For the long-term health of the handheld gaming PC category, the ideal outcome is a resolution of the DRAM shortage that allows prices to normalize and the market to expand. Whether that happens in 2026, 2027, or later depends on factors — AI infrastructure investment, memory production capacity, global semiconductor trade policy — that are largely outside the control of gaming hardware manufacturers and consumers alike.
In the meantime, buyers should spend wisely: the ROG Xbox Ally X represents rational value in a market where rationality is increasingly difficult to find. The Steam Deck remains the benchmark for accessible handheld gaming. And the Legion Go 2, for all its genuine technical excellence, is at $1,999.99 a device that can only be recommended to the most enthusiastic and financially comfortable buyers — which is a shame, because at its original price, it deserved a much wider audience.
Quick Reference: Handheld Gaming PC Market — April 2026
| Device | Price | Value | Availability | Recommendation |
| Steam Deck OLED 1TB | $649.99 | Best value | Limited | Best for SteamOS users |
| ASUS ROG Xbox Ally X | $999.99 | Strong value | In stock | Best Windows buy right now |
| Lenovo Legion Go S | ~$699 | Good value | Available | Budget Windows option |
| Legion Go 2 (16GB) | $1,499.99 | Questionable | Out of stock | Wait for price drop |
| Legion Go 2 (32GB) | $1,999.99 | Poor value | Out of stock | Avoid at current price |
FAQ – Lenovo Legion Go 2 Price Increase 2026
1. Why did the Lenovo Legion Go 2 price increase so drastically?
The price increase is mainly driven by a global shortage of DRAM and NAND flash storage, which has significantly raised production costs for gaming hardware and other electronics.
2. How much did the Legion Go 2 price increase?
The base model increased from $1,099.99 to $1,499.99 (+36%), while the high-end model jumped from $1,349.99 to $1,999.99 (+48%).
3. Did Lenovo officially announce the price increase?
No, Lenovo did not make any official announcement. The new prices appeared quietly on retailer listings without explanation.
4. Is the Legion Go 2 still worth buying at $1,999?
For most users, no. At that price, buyers can get a powerful gaming laptop or desktop PC with significantly better performance.

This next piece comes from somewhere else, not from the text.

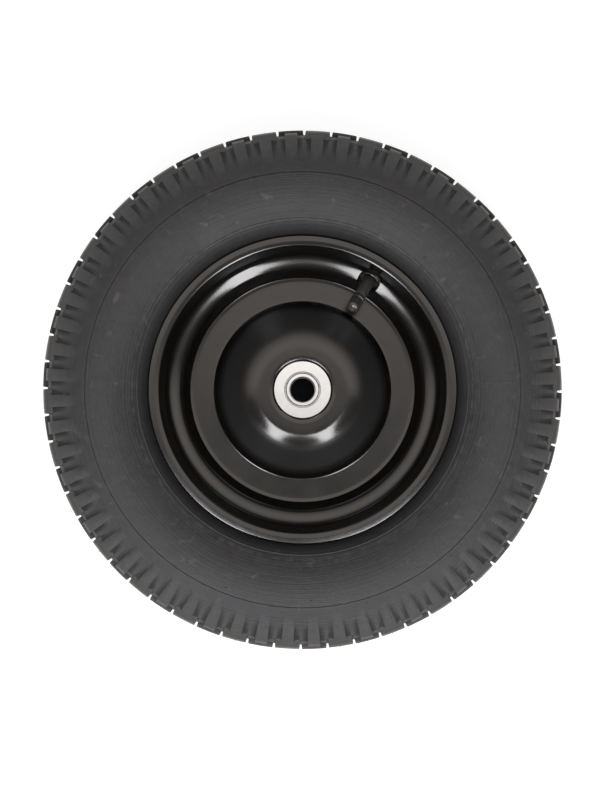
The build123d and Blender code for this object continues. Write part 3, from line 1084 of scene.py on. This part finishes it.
def fluted_cap(settings):
    """The cap: a plain skirt and bead, and a grip whose side waves in and out round the axis."""
    radius = settings.cap_radius / MM
    base, length, bore, bore_end = 18.8, 15.2, 4.15, 28.2
    top = base + length
    skirt = radius - 0.4
    # Each point of the outline has a radius, a height and how deep the flutes are there
    outline = [
        (bore, base, 0.0), (skirt, base, 0.0), (skirt, base + 3.0, 0.0), (radius - 0.05, base + 3.3, 0.0),
        (radius, base + 3.7, 0.0), (radius - 0.03, base + 4.1, 0.0), (radius - 0.3, base + 4.3, 0.0),
    ]
    outline += [(radius - 0.05, base + rise, 1.0) for rise in (4.7, 6, 7.5, 9, 10.5, 11.8)]
    nose, steps = 3.2, 9
    for k in range(1, steps + 1):
        turn = pi / 2 * k / steps
        across = radius - nose + nose * cos(turn) - 0.04
        outline.append((across, top - nose + nose * sin(turn), max(0.0, 1 - k / 5)))
    outline += [(1.0, top, 0.0), (0.0, top, 0.0)]
    outline += [(0.0, bore_end, 0.0), (bore - 0.25, bore_end, 0.0), (bore, bore_end - 0.6, 0.0)]
    count = settings.cap_flutes * 8
    points, faces = turned([(across, up) for across, up, _ in outline], count)
    waved, number = [], 0
    for across, up, depth in outline:
        ring = 1 if across < 1e-6 else count
        for k in range(ring):
            point = points[number]
            wave = max(0.0, cos(settings.cap_flutes * 2 * pi * k / count)) ** 0.7
            shrink = 1 - depth * 0.42 * wave / max(across, 1e-6) if ring > 1 else 1
            waved.append(Vector((point.x * shrink, point.y * shrink, point.z)))
            number += 1
    return waved, faces


class WHEEL_OT_valve(Operator):
    """Build the rubber stem and the fluted cap of the valve, and finish its brass parts"""

    bl_idname = "wheel.valve"
    bl_label = "Valve"

    def execute(self, context):
        settings = context.scene.wheel_fittings
        rubber = moulded("valve_skin", (0.022, 0.0205, 0.019), (0.055, 0.052, 0.048), 0.44, 0.0005)
        plastic = moulded("cap_skin", settings.cap_plastic, (0.07, 0.062, 0.052), 0.16, 0.0004)
        stem = rounded([
            (3.85, -6.5, 0.0), (10.0, -6.5, 0.6), (10.0, -4.5, 0.6), (4.9, -4.5, 0.8), (4.6, 4.0, 2.0),
            (4.55, 16.4, 0.3), (4.45, 16.6, 0.15), (4.45, 17.2, 0.15), (4.6, 17.4, 0.2),
            (4.6, 18.5, 0.5), (3.85, 18.5, 0.1),
        ])
        mesh = build_mesh("valve_rubber", *turned(stem, 64), place=valve_place())
        add_piece("valve_rubber", mesh, rubber, "wheel", "stem_rubber", "rubber_stem")
        mesh = build_mesh("cap_moulding", *fluted_cap(settings), place=valve_place(), sharp=radians(45))
        add_piece("cap_moulding", mesh, plastic, "cap", "cap_plastic", "valve_cap")
        brass = turned_brass(settings)
        for part in ("brass_stem", "valve_core", "valve_pin"):
            dress(part, brass)
        dress("core_seal", moulded("seal_skin", (0.45, 0.06, 0.04), (0.55, 0.14, 0.1), 0.4, 0.0003))
        return {"FINISHED"}


# Stage


def ray_kinds(tree):
    outputs = place(tree, "LightPath").outputs
    return [Value(outputs[f"Is {kind} Ray"]) for kind in ("Camera", "Glossy", "Transmission")]


def world_light(settings):
    """Pale room: white behind the object and in its gloss, darker towards the horizon."""
    world = bpy.data.worlds.new("room")
    bpy.context.scene.world = world
    world.use_nodes = True
    tree = world.node_tree
    tree.nodes.clear()
    camera, glossy, transmission = ray_kinds(tree)
    x, y, z = parts_of(read(tree, "TexCoord", "Generated"))
    far_wall = (y + abs(x) * 0.12).ranged(-0.06, 0.08, 0.52, 2.05)
    gloss = glossy * (far_wall * z.ranged(0.1, 0.9, 0.08, 1.0))
    seen = camera.maximum(transmission)
    lit = (1.0 - seen.maximum(glossy)) * settings.room_light
    warm = mixed(glossy, WHITE, (1.0, 0.93, 0.87))
    backdrop = place(tree, "Background", {"Color": warm, "Strength": gloss + seen + lit})
    output = place(tree, "OutputWorld")
    tree.links.new(backdrop.outputs[0], output.inputs["Surface"])


def floor_finish():
    """White where the camera sees it or a gloss shows it, but for the shadow; darker under the bore as
    painted shade.
    """
    finish, shader, position = begin_finish(
        "pale_floor", Roughness=1.0, Specular_IOR_Level=0.0, Emission_Color=opaque(WHITE),
    )
    camera, glossy, transmission = ray_kinds(position.tree)
    seen = camera.maximum(glossy).maximum(transmission)
    radius = from_axis(position)
    give(shader["Emission Strength"], seen * radius.ranged(0.14, 0.19, 0.0, 0.8))
    # Painted shade: the floor's colour is darker under the bore, where the wheel shades it
    give(shader["Base Color"], mixed(radius.ranged(0.02, 0.03), (0.22, 0.22, 0.22), (0.5, 0.5, 0.5)))
    return finish


def strip_lamp(name, azimuth, power, shines):
    """A soft strip that points at the wheel, either as its gloss shows it or as it lights the rest."""
    # The two strips of a pair stand one behind the other, or else they would hide each other
    tilt, distance = radians(40.5), 1.35 if shines else 1.45
    lamp = bpy.data.lights.new(name, "AREA")
    lamp.shape, lamp.size, lamp.size_y, lamp.energy = "RECTANGLE", 0.29, 1.26, power
    lamp.color = (1.0, 0.985, 1.0)
    piece = bpy.data.objects.new(name, lamp)
    bpy.context.collection.objects.link(piece)
    out = around(sin(tilt), azimuth, cos(tilt))
    piece.matrix_world = framed(azimuth, out, out * distance)
    piece.visible_glossy, piece.visible_diffuse = shines, not shines


class WHEEL_OT_stage(Operator):
    """Set the camera, the lamps and the pale floor"""

    bl_idname = "wheel.stage"
    bl_label = "Stage"

    def execute(self, context):
        settings = context.scene.wheel_stage
        scene = context.scene
        camera = bpy.data.objects.new("camera", bpy.data.cameras.new("camera"))
        scene.collection.objects.link(camera)
        camera.location = (-0.0019, -0.0078, settings.camera_height)
        camera.data.lens, camera.data.sensor_width = settings.lens, 36
        camera.data.clip_end = 20
        scene.camera = camera
        scene.view_settings.view_transform = "Standard"

        world_light(settings)
        for side, azimuth in STRIPS.items():
            strip_lamp(f"strip_{side}", azimuth, settings.softbox_power, False)
            strip_lamp(f"shine_{side}", azimuth, settings.softbox_shine, True)

        # The floor is a disc just under the wheel
        count, reach = 48, 6000
        points = [Vector()] + [around(reach, 2 * pi * k / count) for k in range(count)]
        faces = [[0, 1 + k, 1 + (k + 1) % count] for k in range(count)]
        down = Matrix.Translation((0, 0, cad_low.z - 0.0002))
        floor = bpy.data.objects.new("floor", build_mesh("floor", points, faces, place=down))
        floor.data.materials.append(floor_finish())
        scene.collection.objects.link(floor)
        return {"FINISHED"}


class WHEEL_PT_pieces(Panel):
    """Lists the wheel's settings and the operators that build it"""

    bl_idname = "WHEEL_PT_pieces"
    bl_label = "Pneumatic wheel"
    bl_space_type = "VIEW_3D"
    bl_region_type = "UI"
    bl_category = "Wheel"

    def draw(self, context):
        for group in ("wheel_tyre", "wheel_rim", "wheel_fittings", "wheel_stage"):
            settings = getattr(context.scene, group)
            column = self.layout.column(align=True)
            for name in settings.__annotations__:
                column.prop(settings, name)
        for operator in OPERATORS:
            self.layout.operator(operator.bl_idname)


SETTINGS = {
    "wheel_tyre": TyreSettings,
    "wheel_rim": RimSettings,
    "wheel_fittings": FittingSettings,
    "wheel_stage": StageSettings,
}
OPERATORS = (WHEEL_OT_tyre, WHEEL_OT_rim, WHEEL_OT_bearings, WHEEL_OT_valve, WHEEL_OT_stage)


def register():
    for settings in SETTINGS.values():
        bpy.utils.register_class(settings)
    for name, settings in SETTINGS.items():
        setattr(bpy.types.Scene, name, PointerProperty(type=settings))
    for operator in OPERATORS:
        bpy.utils.register_class(operator)
    bpy.utils.register_class(WHEEL_PT_pieces)


def unregister():
    bpy.utils.unregister_class(WHEEL_PT_pieces)
    for operator in reversed(OPERATORS):
        bpy.utils.unregister_class(operator)
    for name in SETTINGS:
        delattr(bpy.types.Scene, name)
    for settings in reversed(SETTINGS.values()):
        bpy.utils.unregister_class(settings)


def main():
    register()
    make_effects()
    bpy.ops.wheel.tyre()
    bpy.ops.wheel.rim()
    bpy.ops.wheel.bearings()
    bpy.ops.wheel.valve()
    bpy.ops.wheel.stage()


if __name__ == "__main__":
    main()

5. What makes the Legion Go 2 a premium handheld gaming PC?
It features an AMD Ryzen Z2 Extreme processor, up to 32GB RAM, a large 8.8-inch OLED display, detachable controllers, and full Windows support.
6. Are other gaming devices also increasing in price?

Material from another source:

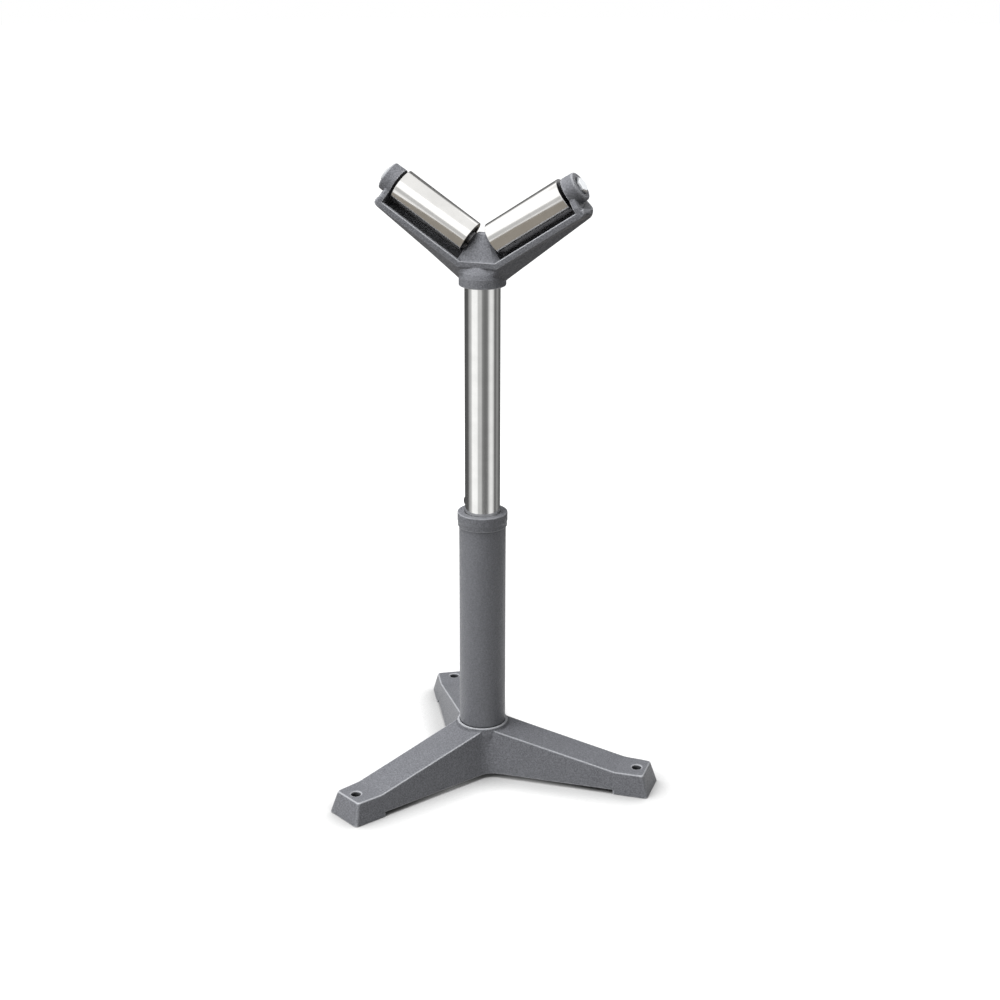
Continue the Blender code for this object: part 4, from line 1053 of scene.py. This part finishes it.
NYLON = plastic_material("nylon_natural", (0.72, 0.69, 0.60), 0.45, 500.0)
HANDLE = plastic_material("handle_grained", (0.018, 0.018, 0.019), 0.42, 1200.0)


def dress(obj, material):
    obj.data.materials.clear()
    obj.data.materials.append(material)


def add_piece(obj, body, node, material, painted_shade_finish=None):
    """Puts a piece in its node's place; the finish given last, a dark steel that is painted shade, goes on
    the faces with material index 1.
    """
    moved(obj, Matrix.Translation((COLUMN_X, 0, 0)))
    marks = [face.material_index for face in obj.data.polygons]
    dress(obj, material)
    if painted_shade_finish is not None:
        obj.data.materials.append(painted_shade_finish)
        obj.data.polygons.foreach_set("material_index", marks)
    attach(obj, body)
    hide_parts(node)
    return obj


add_piece(build_base(), "base", "base_casting", CAST_PAINT)
add_piece(build_outer_tube(), "base", "outer_tube", TUBE_PAINT)
add_piece(build_collar(), "base", "top_collar", CAST_PAINT)
add_piece(build_inner_tube(), "mast", "inner_tube", CHROME)
add_piece(build_yoke(), "mast", "head_yoke", CAST_PAINT)
add_piece(moved(build_handle(), clamp_matrix()), "handle", "clamp_handle", HANDLE)
spring = add_piece(moved(build_spring(), clamp_matrix()), "screw", "handle_spring", ZINC)
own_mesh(spring)
for side, side_name in ((-1, "left"), (1, "right")):
    roller = moved(build_roller(side_name), arm_matrix(side))
    add_piece(roller, f"roller_{side_name}", f"{side_name}_roller", ROLLER, STEEL_DARKENED_AS_SHADE)
    bolt = moved(build_bolt(side_name), arm_matrix(side))
    add_piece(bolt, "mast", f"{side_name}_axle_bolt", ZINC, STEEL_DARKENED_AS_SHADE)

CAD_LOOKS = {
    "zinc_plate": ZINC,
    "bearing_steel": STEEL_DARKENED_AS_SHADE,
    "seal_rubber": RUBBER,
    "guide_nylon": NYLON,
    "brass": BRASS,
}
slots = {row["node"]: row["material_slot"] for row in frame["record"]["subparts"]}
for node, obj in frame["nodes"].items():
    # Spacers and the bearing steel take the dark steel that paints shade in the gaps
    if node.endswith("_spacer"):
        dress(obj, STEEL_DARKENED_AS_SHADE)
    elif slots[node] in CAD_LOOKS:
        dress(obj, CAD_LOOKS[slots[node]])


# Camera
turn = Matrix.Rotation(math.radians(VIEW_TURN), 3, "Z")
camera_data = bpy.data.cameras.new("camera")
camera = bpy.data.objects.new("camera", camera_data)
bpy.context.scene.collection.objects.link(camera)
camera.location = turn @ Vector((0, -VIEW_DISTANCE, VIEW_HEIGHT)) + Vector((COLUMN_X, 0, 0))
aim = turn @ Vector((0, cosd(VIEW_DROP), -sind(VIEW_DROP)))
camera.rotation_euler = aim.to_track_quat("-Z", "Y").to_euler()
camera_data.sensor_width = SENSOR
camera_data.lens = LENS
camera_data.shift_x = SHIFT_X
camera_data.shift_y = SHIFT_Y
bpy.context.scene.camera = camera


# Stage: the floor, plain white to the eye and to mirrors from the end of its fade outwards
FLOOR_RADIUS = 14.0
FLOOR_FACETS = 96
FLOOR_COLOUR = (0.28, 0.28, 0.28, 1.0)
FLOOR_NEAR = 0.80
FADE_START = 0.28
FADE_END = 0.70
SHADOW_REACH = 0.050
SHADOW_DEPTH = 3.0

# Softboxes and flags that only mirrors see: (degrees to the right of the camera, brightness) low down
CARDS = [
    (-180, 0.10), (-150, 0.10), (-118, 0.10), (-104, 0.12), (-97, 0.34), (-84, 0.50), (-76, 0.62),
    (-68, 1.12), (-34, 1.08), (-27, 0.62), (-8, 0.60), (-1, 0.28), (10, 0.19), (24, 0.17), (33, 0.25),
    (41, 0.60), (50, 0.90), (62, 0.92), (72, 0.72), (82, 0.20), (90, 0.14), (98, 0.22), (108, 0.32),
    (118, 0.22), (130, 0.13), (180, 0.10),
]

# Higher up, where the rollers look, and overhead all round: (metres over the floor, brightness)
BANDS = [
    (0.00, 0.90), (0.50, 0.95), (0.58, 0.95), (0.62, 0.60), (0.85, 0.58), (0.91, 1.30), (1.60, 1.40),
]
WALL_R = 0.85
WALL_THICKNESS = 0.001
WALL_FACETS = 96
WALL_TOP = 1.6
CARDS_TOP = 0.49
BANDS_START = 0.52
OVERHEAD_START = 0.86
OVERHEAD_END = 0.90
ROLLER_WINDOW = (-70, -64, -16, -10)

# The bands are dimmer behind the stand: shares of the way round, and the brightness left there
FRONT_ARC = (0.07, 0.12, 0.88, 0.93)
REAR_LEVEL = 0.14

# A brown card under the head, which the rollers' lower halves mirror
SKIRT_Z = 0.664
SKIRT_THICKNESS = 0.0005
SKIRT_INNER = 0.03
SKIRT_OUTER = 0.30
SKIRT_GRAZING = 0.77
SKIRT_COLOUR = (0.31, 0.285, 0.25, 1.0)

# Lamps: name, degrees to the right of the camera, rise, distance, side and power
LAMPS = [
    ("key", -58, 34, 2.6, 1.2, 36),
    ("fill", 60, 25, 2.6, 1.6, 2),
    ("top", -80, 78, 5.0, 3.3, 385),
]
LAMP_AIM_Z = 0.35
WORLD_LIGHT = 0.085


def background_rays(nodes, links):
    """1 for the rays that show the pale background: the eye's, and those in metal and glass."""
    rays = nodes.new("ShaderNodeLightPath").outputs
    mirrored = math_node(nodes, links, "MAXIMUM", rays["Is Glossy Ray"], rays["Is Transmission Ray"])
    return math_node(nodes, links, "MAXIMUM", rays["Is Camera Ray"], mirrored)


def build_floor():
    """A pale floor, shaded under and beside the stand: by the lamps in its diffuse part, and by a painted
    contact shadow that dims its glow near the stand.
    """
    bm = bmesh.new()
    bmesh.ops.create_circle(bm, cap_ends=True, segments=FLOOR_FACETS, radius=FLOOR_RADIUS)
    floor = finish_object("floor", bm)
    material, nodes, links, shader = new_material("pale_floor")
    nodes.remove(shader)
    diffuse = nodes.new("ShaderNodeBsdfDiffuse")
    diffuse.inputs["Color"].default_value = FLOOR_COLOUR
    distance = nodes.new("ShaderNodeVectorMath")
    distance.operation = "LENGTH"
    links.new(place_node(nodes), distance.inputs[0])
    reach = distance.outputs["Value"]
    fade = range_node(nodes, links, reach, FADE_START, FADE_END, FLOOR_NEAR, 1.0, "SMOOTHSTEP")
    # Painted contact shadow: the floor's glow is dimmed where the stand is close above or beside it
    painted_contact_shadow = hidden_node(nodes, SHADOW_REACH)
    open_share = math_node(nodes, links, "POWER", painted_contact_shadow.outputs["AO"], SHADOW_DEPTH)
    strength = math_node(nodes, links, "MULTIPLY", open_share, fade)
    seen = math_node(nodes, links, "MULTIPLY", strength, background_rays(nodes, links))
    emission = nodes.new("ShaderNodeEmission")
    links.new(seen, emission.inputs["Strength"])
    both = nodes.new("ShaderNodeAddShader")
    links.new(diffuse.outputs["BSDF"], both.inputs[0])
    links.new(emission.outputs["Emission"], both.inputs[1])
    links.new(both.outputs["Shader"], nodes["Material Output"].inputs["Surface"])
    dress(floor, material)


def show_to_mirrors_only(obj):
    obj.visible_camera = False
    obj.visible_diffuse = False
    obj.visible_transmission = False
    obj.visible_shadow = False


def turn_share(angle):
    """How far round an angle is, from straight behind the stand, as a share of a full turn."""
    return (angle + 180) / 360


def build_cards():
    """The wall of reflectors round the stand: cards, and bands in the rollers' window and overhead."""
    inner_r = WALL_R - WALL_THICKNESS
    profile = [(WALL_R, WALL_THICKNESS), (WALL_R, WALL_TOP), (inner_r, WALL_TOP), (inner_r, WALL_THICKNESS)]
    wall = turned("reflector_wall", profile, WALL_FACETS)
    material, nodes, links, shader = new_material("reflector")
    nodes.remove(shader)
    place = place_node(nodes)
    mapping = nodes.new("ShaderNodeMapping")
    mapping.inputs["Rotation"].default_value = (0, 0, math.radians(90 - VIEW_TURN))
    links.new(place, mapping.inputs["Vector"])
    gradient = nodes.new("ShaderNodeTexGradient")
    gradient.gradient_type = "RADIAL"
    links.new(mapping.outputs["Vector"], gradient.inputs["Vector"])
    around = gradient.outputs["Fac"]
    split = nodes.new("ShaderNodeSeparateXYZ")
    links.new(place, split.inputs["Vector"])
    height = split.outputs["Z"]

    low = ramp_node(nodes, links, around, [(turn_share(angle), (level,) * 3) for angle, level in CARDS])
    levels = (REAR_LEVEL, 1.0, 1.0, REAR_LEVEL)
    front = ramp_node(nodes, links, around, [(at, (level,) * 3) for at, level in zip(FRONT_ARC, levels)])
    share_up = range_node(nodes, links, height, 0.0, WALL_TOP)
    high = ramp_node(nodes, links, share_up, [(z / WALL_TOP, (level,) * 3) for z, level in BANDS])
    high = mix_node(nodes, links, "MULTIPLY", high, front)

    over_cards = range_node(nodes, links, height, CARDS_TOP, BANDS_START)
    overhead = range_node(nodes, links, height, OVERHEAD_START, OVERHEAD_END)
    stops = [(turn_share(angle), (level,) * 3) for angle, level in zip(ROLLER_WINDOW, (0, 1, 1, 0))]
    chosen = math_node(nodes, links, "MAXIMUM", ramp_node(nodes, links, around, stops), overhead)
    share = math_node(nodes, links, "MULTIPLY", chosen, over_cards)
    emission = nodes.new("ShaderNodeEmission")
    links.new(mix_node(nodes, links, "MIX", low, high, share), emission.inputs["Color"])
    links.new(emission.outputs["Emission"], nodes["Material Output"].inputs["Surface"])
    wall.location = (COLUMN_X, 0, 0)
    dress(wall, material)
    show_to_mirrors_only(wall)


def build_skirt():
    """The brown card, which shines upwards only, so that a head lowered under it sees past it."""
    low = SKIRT_Z - SKIRT_THICKNESS
    profile = [(SKIRT_INNER, low), (SKIRT_OUTER, low), (SKIRT_OUTER, SKIRT_Z), (SKIRT_INNER, SKIRT_Z)]
    skirt = turned("reflector_skirt", profile, SMALL)
    material, nodes, links, shader = new_material("reflector_brown")
    nodes.remove(shader)
    normal = nodes.new("ShaderNodeSeparateXYZ")
    links.new(nodes.new("ShaderNodeNewGeometry").outputs["True Normal"], normal.inputs["Vector"])
    upward = math_node(nodes, links, "GREATER_THAN", normal.outputs["Z"], 0.5)
    slant = nodes.new("ShaderNodeLayerWeight")
    slant.inputs["Blend"].default_value = 0.5
    steep = math_node(nodes, links, "LESS_THAN", slant.outputs["Facing"], SKIRT_GRAZING)
    shining = math_node(nodes, links, "MULTIPLY", upward, steep)
    emission = nodes.new("ShaderNodeEmission")
    emission.inputs["Color"].default_value = SKIRT_COLOUR
    clear = nodes.new("ShaderNodeBsdfTransparent")
    mix = nodes.new("ShaderNodeMixShader")
    links.new(shining, mix.inputs["Fac"])
    links.new(clear.outputs["BSDF"], mix.inputs[1])
    links.new(emission.outputs["Emission"], mix.inputs[2])
    links.new(mix.outputs["Shader"], nodes["Material Output"].inputs["Surface"])
    skirt.location = (COLUMN_X, 0, 0)
    dress(skirt, material)
    show_to_mirrors_only(skirt)


def add_lamp(name, turn_right, rise, distance, side, power):
    """A soft square lamp, placed by its direction from the stand as the camera sees it."""
    data = bpy.data.lights.new(name, "AREA")
    data.size = side
    data.energy = power
    lamp = bpy.data.objects.new(name, data)
    bpy.context.scene.collection.objects.link(lamp)
    angle = VIEW_TURN - 90 + turn_right
    flat = Vector((cosd(angle), sind(angle), 0)) * cosd(rise)
    target = Vector((COLUMN_X, 0, LAMP_AIM_Z))
    lamp.location = target + (flat + Vector((0, 0, sind(rise)))) * distance
    lamp.rotation_euler = (target - lamp.location).to_track_quat("-Z", "Y").to_euler()
    lamp.visible_glossy = False


build_floor()
build_cards()
build_skirt()
for lamp_row in LAMPS:
    add_lamp(*lamp_row)

world = bpy.data.worlds.new("studio")
bpy.context.scene.world = world
world.use_nodes = True
world_nodes = world.node_tree.nodes
world_links = world.node_tree.links
background = world_nodes["Background"]
background.inputs["Color"].default_value = (1.0, 1.0, 1.0, 1.0)
shown = background_rays(world_nodes, world_links)
strength = range_node(world_nodes, world_links, shown, 0.0, 1.0, WORLD_LIGHT, 1.0)
world_links.new(strength, background.inputs["Strength"])

bpy.context.scene.view_settings.view_transform = "Standard"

Yes, devices like the PlayStation 5, Xbox consoles, and gaming laptops have also seen price increases due to the same hardware shortages.
7. What is causing the global DRAM and NAND shortage?
The shortage is driven by high demand from AI infrastructure, limited manufacturing capacity, and complex production processes for advanced memory.
8. What is the best alternative to the Legion Go 2 right now?
The ASUS ROG Xbox Ally X is considered the best alternative, offering similar performance at around half the price.
9. Is the Steam Deck still a good option in 2026?
Yes, the Steam Deck OLED remains the best value handheld gaming PC, especially for users who prefer SteamOS over Windows.
10. Will Legion Go 2 prices go down in the future?
Prices may stabilize, but a significant drop is unlikely in the short term due to ongoing memory shortages and high demand.
11. Should I buy a handheld gaming PC now or wait?
If possible, it is better to wait until prices stabilize or new devices are released, especially with ongoing market uncertainty.
12. Is Lenovo planning a cheaper version of the Legion Go 2?
Yes, a SteamOS version is expected, which may be slightly cheaper since it does not include a Windows license.